Y a-t-il d’autres acteurs ou facteurs qui influent sur la société bédouine ?

Oui et c’est justement un des effets de la modernité. Quand le cadre tribal s’affaiblit, et c’est ce qui se produit depuis quelques années, cela ouvre la voie à toutes sortes d’idéologies. Nationalisme, palestinisme, modernisme, libéralisme, féminisme, islamisme, tous les « ismes » se fraient un passage. Et plus la modernité se renforce, plus la volonté de préserver la tradition tribale et islamique se renforce en réaction. Car ceux qui restent fidèles à l’islam, considèrent le changement comme une menace et se mettent sur la défensive. Ils multiplient les actions pour la survie de leur culture.

Comment voyez-vous la situation évoluer ?

Je pense que la communauté bédouine ne va pas se déliter. On entend de plus en plus de voix en Israël qui appellent à la reconnaitre, à l’accepter, à l’institutionnaliser. Mais avec une inconnue de taille : comment amener l’eau à chaque tente, comment les relier au tout-à-l’égout au milieu du désert ? Il y a beaucoup de questions liées aux infrastructures, mais aussi à l’éducation. Comment amener les enfants chaque matin à une école distante de 30 kilomètres ? On ne peut pas ouvrir une école pour chaque enfant qui vit dans une tente dans un campement reculé.

Pour l’éducation, on pourrait penser à des solutions technologiques. L’enseignement par internet, par exemple ?

L’éducation, ce n’est pas seulement la connaissance. C’est aussi apprendre à vivre dans un groupe, à vivre en société. Enseigner les mathématiques ou la physique par internet n’apprendra pas aux enfants à interagir avec l’autre.

Sans solution concrète, que se passera-t-il ?

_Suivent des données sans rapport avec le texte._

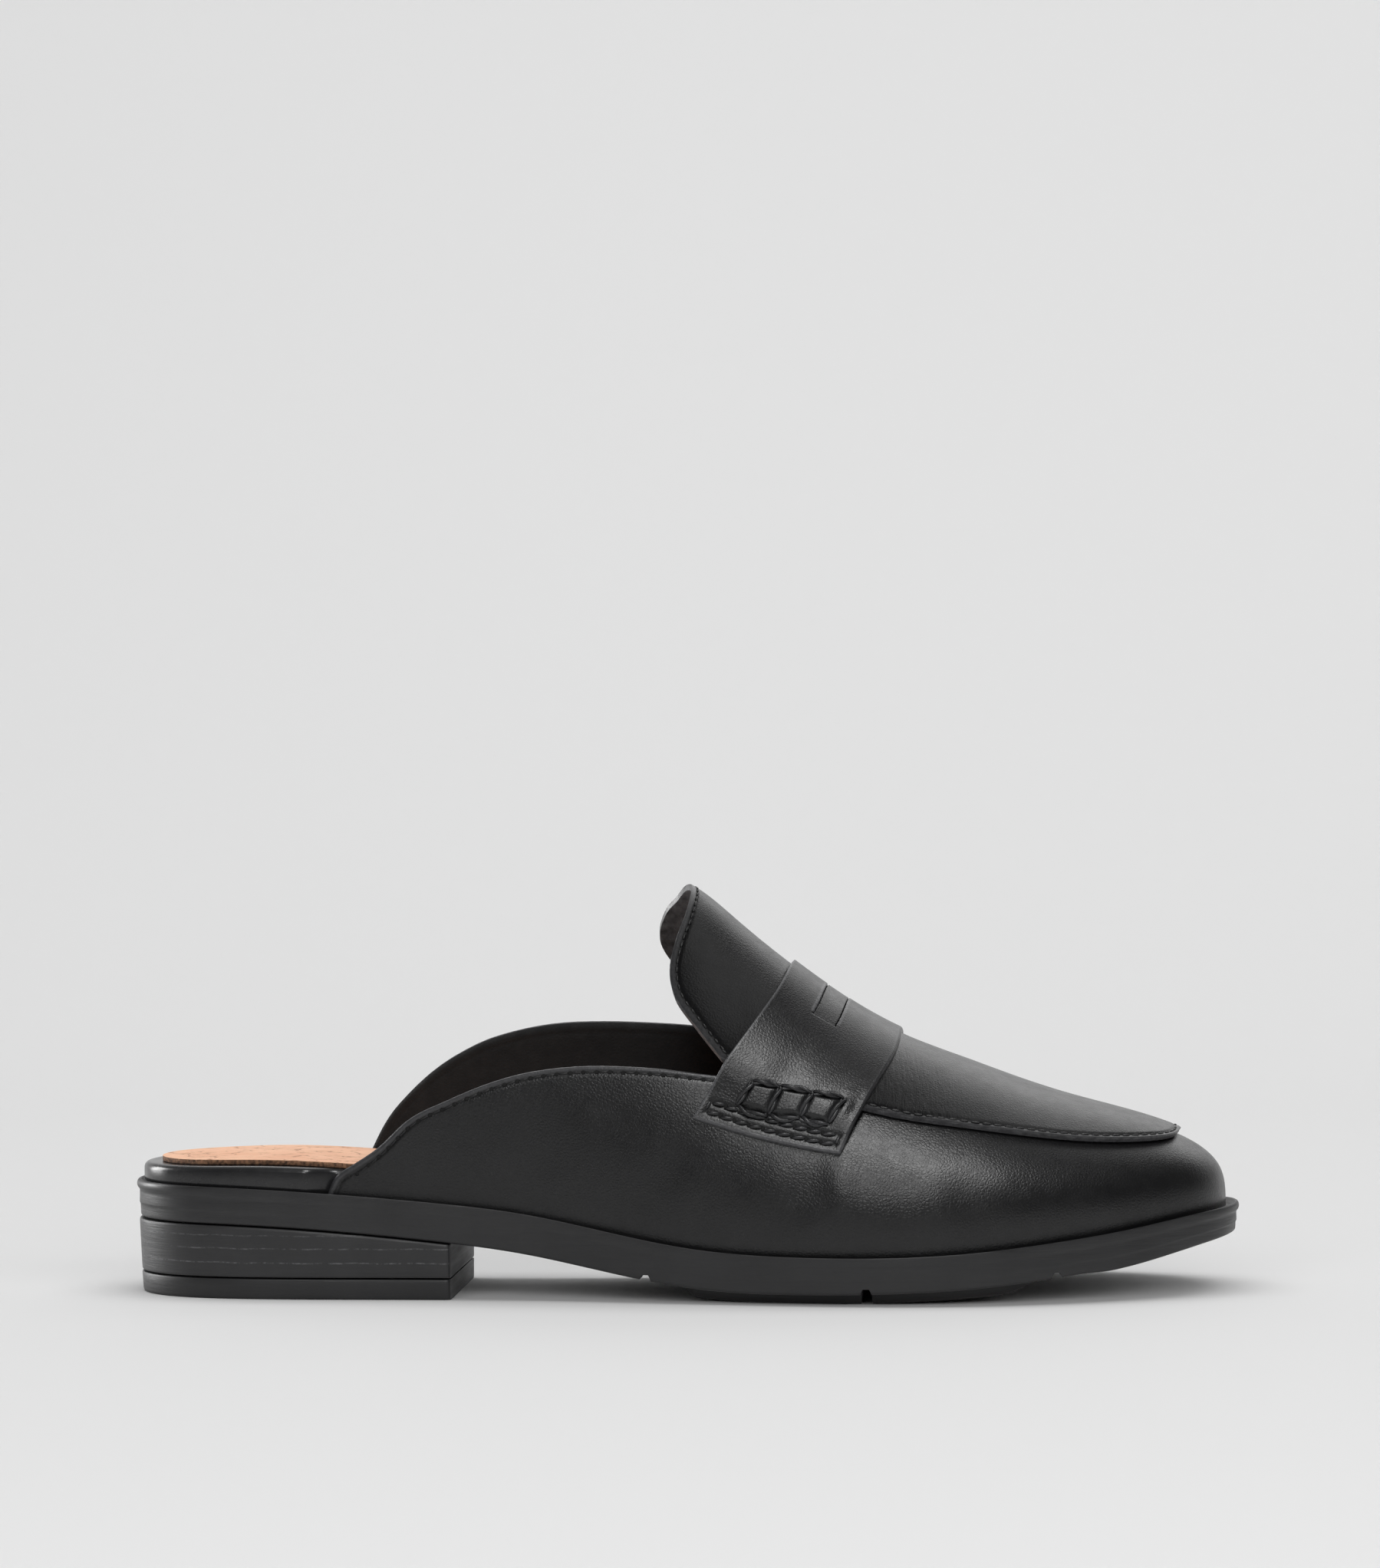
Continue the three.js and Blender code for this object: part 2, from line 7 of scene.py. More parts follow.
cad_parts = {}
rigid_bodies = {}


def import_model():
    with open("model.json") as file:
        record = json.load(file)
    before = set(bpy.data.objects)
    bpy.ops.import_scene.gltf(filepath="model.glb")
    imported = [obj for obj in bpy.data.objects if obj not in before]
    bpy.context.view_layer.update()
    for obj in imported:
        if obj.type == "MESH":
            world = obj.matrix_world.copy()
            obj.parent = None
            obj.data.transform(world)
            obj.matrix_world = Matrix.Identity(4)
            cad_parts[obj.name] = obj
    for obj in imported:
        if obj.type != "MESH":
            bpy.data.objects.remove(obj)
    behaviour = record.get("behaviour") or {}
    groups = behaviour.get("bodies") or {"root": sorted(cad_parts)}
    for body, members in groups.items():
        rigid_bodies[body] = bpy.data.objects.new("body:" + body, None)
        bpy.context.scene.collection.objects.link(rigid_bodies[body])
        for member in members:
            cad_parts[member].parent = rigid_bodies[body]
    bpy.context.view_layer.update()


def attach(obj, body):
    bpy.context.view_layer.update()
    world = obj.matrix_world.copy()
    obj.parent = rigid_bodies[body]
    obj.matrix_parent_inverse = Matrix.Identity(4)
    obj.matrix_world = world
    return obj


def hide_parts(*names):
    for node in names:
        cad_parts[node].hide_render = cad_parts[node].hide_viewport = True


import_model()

Les Bédouins sont là pour rester. Ils n’iront nulle part. Ceux qui vivent dans les points de peuplement n’iront pas dans les villes, et c’est même le contraire. Il y a de plus en plus de gens qui quittent les agglomérations pour revenir à l’ancien habitat. Il faudra bien s’y adapter. Même s’il y a autant de gens qui y réfléchissent que de réponses possibles.

Mordechai Kedar, enseignant à Bar Ilan (Département d'arabe), spécialiste des affaires du monde arabe et de la société palestinienne.